— start Data for this exercise —
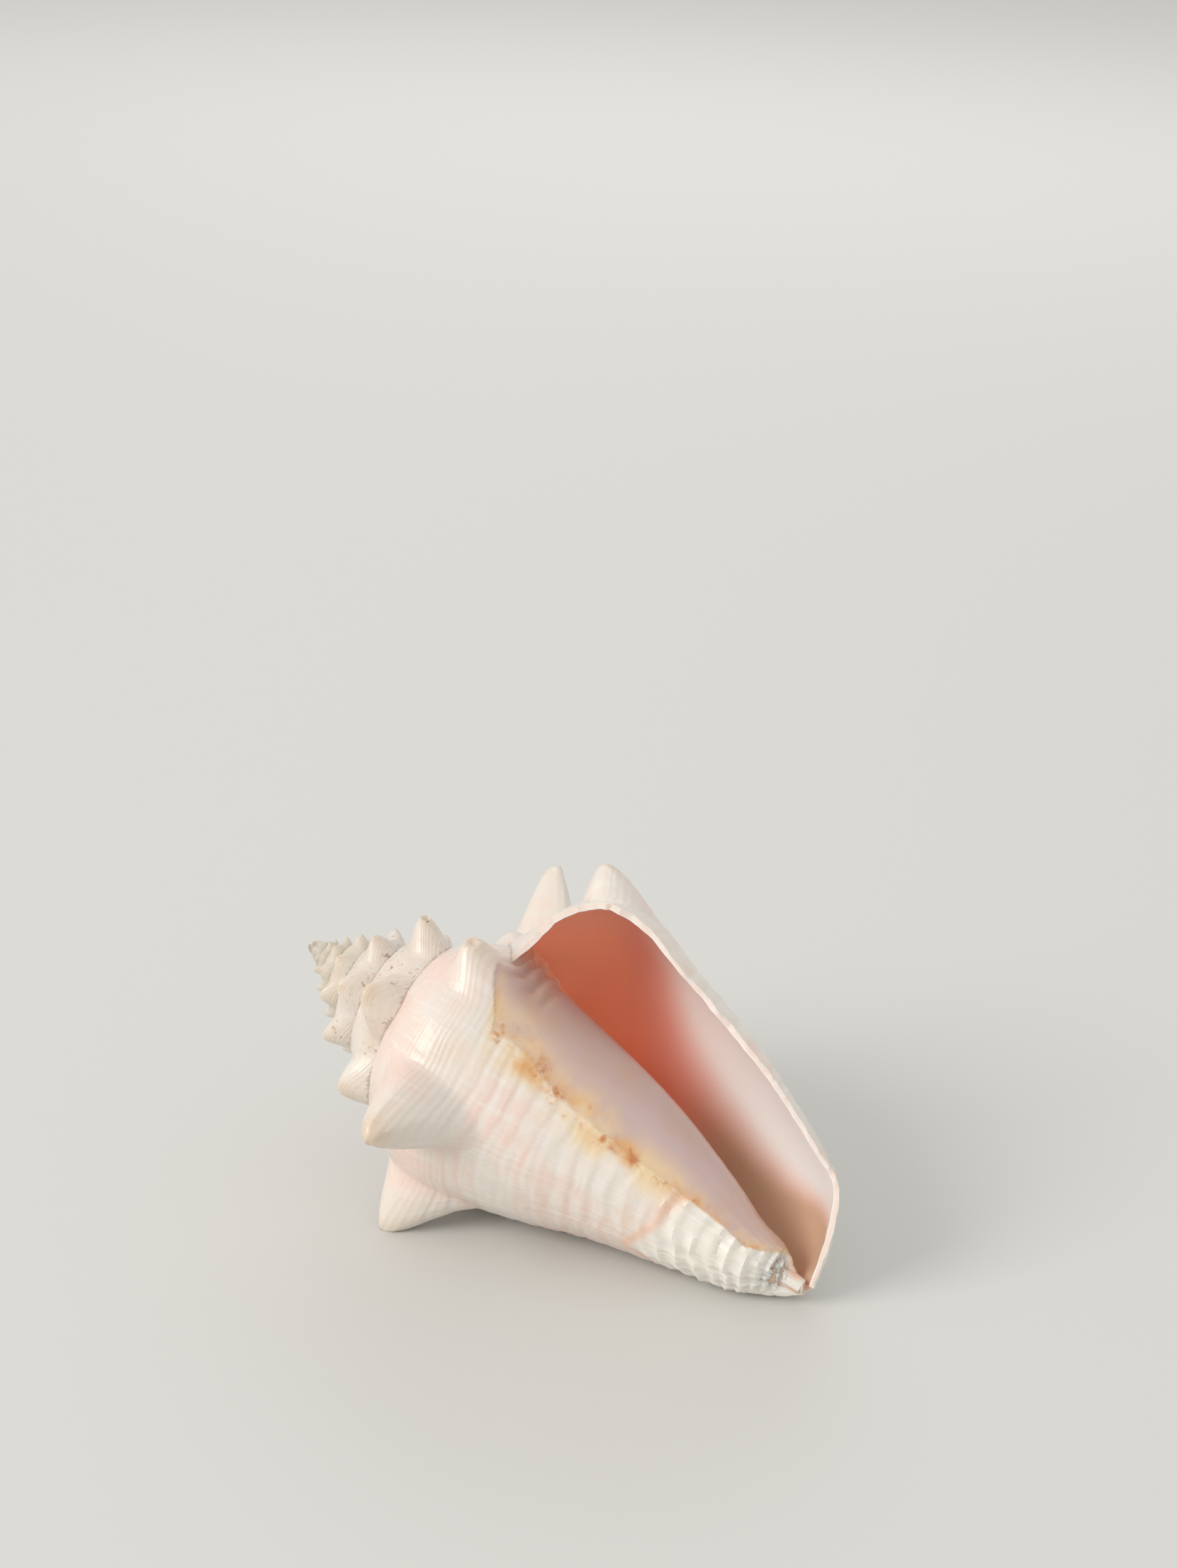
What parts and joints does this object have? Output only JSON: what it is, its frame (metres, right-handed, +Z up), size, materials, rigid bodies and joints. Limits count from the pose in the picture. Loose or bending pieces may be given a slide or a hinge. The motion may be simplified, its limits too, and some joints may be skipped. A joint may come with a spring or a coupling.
{
  "type": "conch shell",
  "caption": "Young conch shell with a knobbly spire, a row of long shoulder spines, a thin outer lip and a wide open aperture.",
  "frame": {"origin": "middle of the box on the level plane that the shell rests on", "axes": "+Z up, +X along the shell from the apex to the canal end, -Y out of the aperture"},
  "size_m": [0.1614, 0.1176, 0.0982],
  "materials": {
    "shell": "pale cream shell, glossy on the lip and inside, chalky at the canal, coral inside the aperture"
  },
  "bodies": {
    "root": {"conch_shell": "shell"}
  },
  "joints": []
}
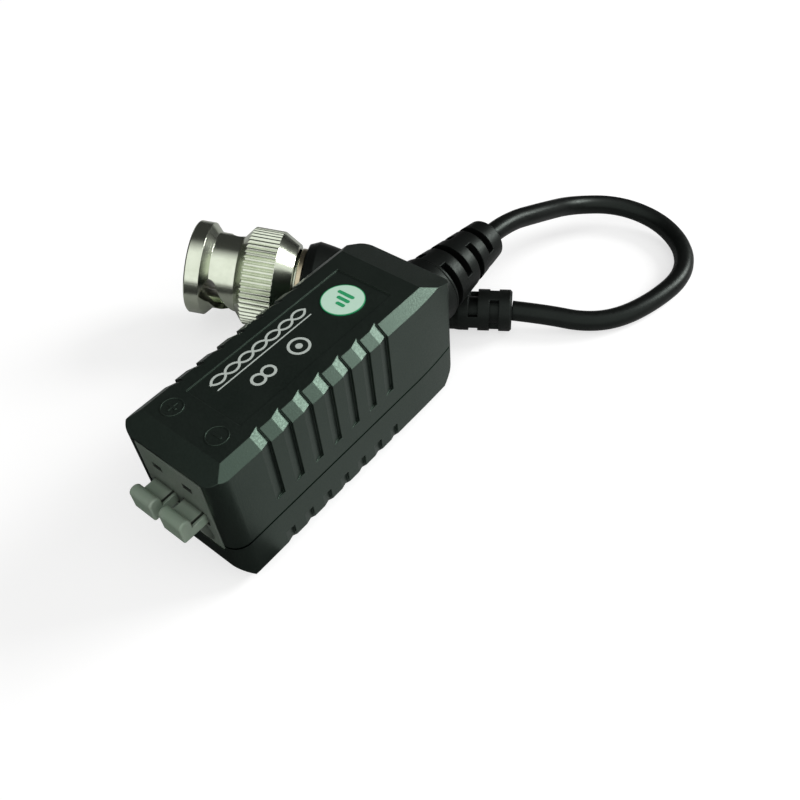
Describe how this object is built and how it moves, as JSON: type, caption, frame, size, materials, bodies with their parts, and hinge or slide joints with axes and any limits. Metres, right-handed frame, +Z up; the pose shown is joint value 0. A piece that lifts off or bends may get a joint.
— end Data for this exercise —
What is asked: Repeat each record exactly, leaving nothing out.

Expected output:
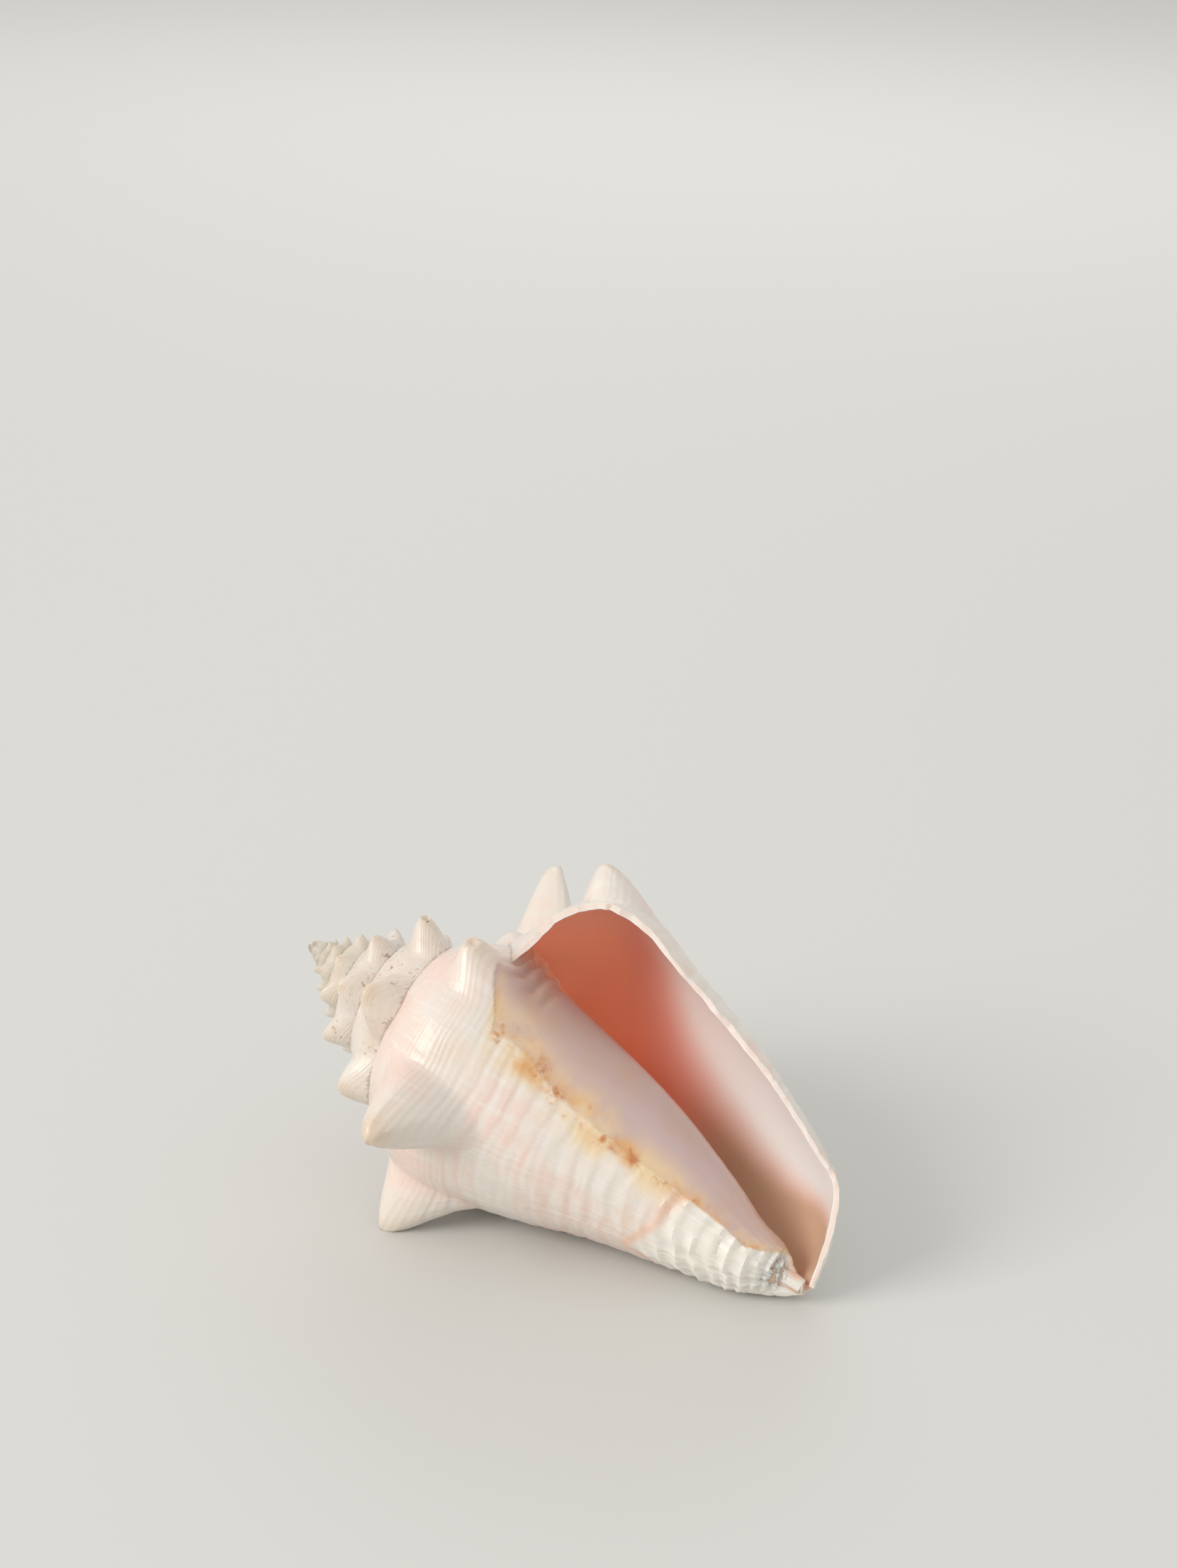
What parts and joints does this object have? Output only JSON: what it is, its frame (metres, right-handed, +Z up), size, materials, rigid bodies and joints. Limits count from the pose in the picture. Loose or bending pieces may be given a slide or a hinge. The motion may be simplified, its limits too, and some joints may be skipped. A joint may come with a spring or a coupling.
{
  "type": "conch shell",
  "caption": "Young conch shell with a knobbly spire, a row of long shoulder spines, a thin outer lip and a wide open aperture.",
  "frame": {"origin": "middle of the box on the level plane that the shell rests on", "axes": "+Z up, +X along the shell from the apex to the canal end, -Y out of the aperture"},
  "size_m": [0.1614, 0.1176, 0.0982],
  "materials": {
    "shell": "pale cream shell, glossy on the lip and inside, chalky at the canal, coral inside the aperture"
  },
  "bodies": {
    "root": {"conch_shell": "shell"}
  },
  "joints": []
}
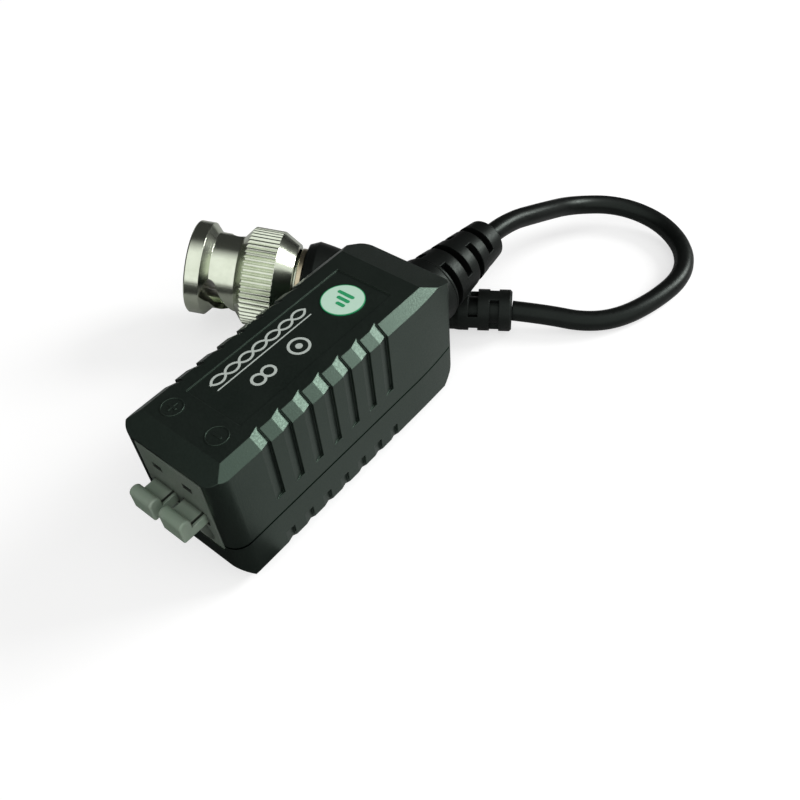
Describe how this object is built and how it moves, as JSON: type, caption, frame, size, materials, bodies with their parts, and hinge or slide joints with axes and any limits. Metres, right-handed frame, +Z up; the pose shown is joint value 0. A piece that lifts off or bends may get a joint.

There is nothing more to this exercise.